PHILLIP and BRENDA GUIDICE, et al., Plaintiffs

Barron P. McCune, Senior United States District Judge.

The opinion of the court was delivered by: MCCUNE


 We consider the National Bank of the Commonwealth's motion for summary judgment. We have jurisdiction pursuant to 42 U.S.C. § 9613(b) and 28 U.S.C. § 1331. For reasons set forth below the motion will be denied.


 The procedural history of this action is somewhat complicated as it has journeyed through two district court judges and now rests in the hands of a third.

 In October 1986, residents of the Borough of Punxsutawney, Pennsylvania (Borough) commenced action against BFG Electroplating and Manufacturing Company (BFG). Plaintiffs alleged that BFG unlawfully contaminated the environment causing personal injuries.
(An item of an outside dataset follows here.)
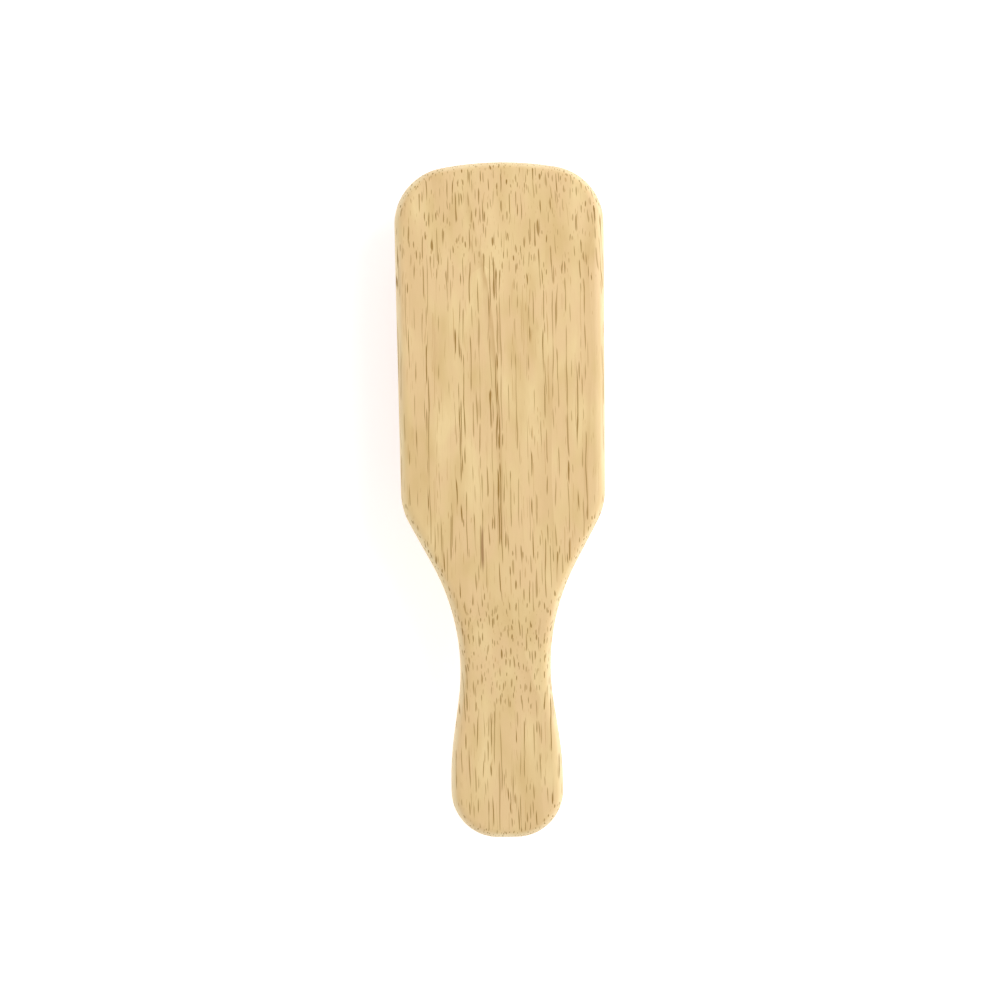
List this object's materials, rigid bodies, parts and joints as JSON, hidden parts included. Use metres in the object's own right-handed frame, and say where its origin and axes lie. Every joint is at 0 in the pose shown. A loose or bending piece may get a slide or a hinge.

Also asserted by plaintiffs are claims for "response costs" as defined by the Comprehensive Environmental Response, Compensation and Liability Act of 1980, 42 U.S.C. §§ 9601, et seq.

 BFG then filed a third-party complaint against current and past owners of adjacent land known as the "Berlin Property" in December 1986. BFG sought indemnification, contribution and response costs from those owners including the National Bank of the Commonwealth (Bank) as an eight-month record title owner of the Berlin Property.

 On February 25, 1987, the Bank filed a motion to dismiss the third-party complaint. Plaintiffs filed a Rule 14 claim against the Bank and other third-party defendants on August 8, 1988. On September 24, 1987, Judge Dumbauld granted the Bank's motion and later denied BFG's motion for reconsideration in an order dated October 26, 1987.

 On October 5, 1987, in response to an October 1987 written request of the Bank, Judge Dumbauld dismissed plaintiffs' Rule 14 claim. The October 5th order was not served on the parties. Plaintiffs responded to the Bank's letter by requesting that a proper motion be made by the Bank and plaintiffs be afforded an opportunity to respond. The Bank, also unaware of the October 5th order, filed a motion to dismiss plaintiffs' Rule 14 claim against the Bank on November 20, 1987. Three days later Judge Dumbauld issued a second order dismissing the claim with prejudice.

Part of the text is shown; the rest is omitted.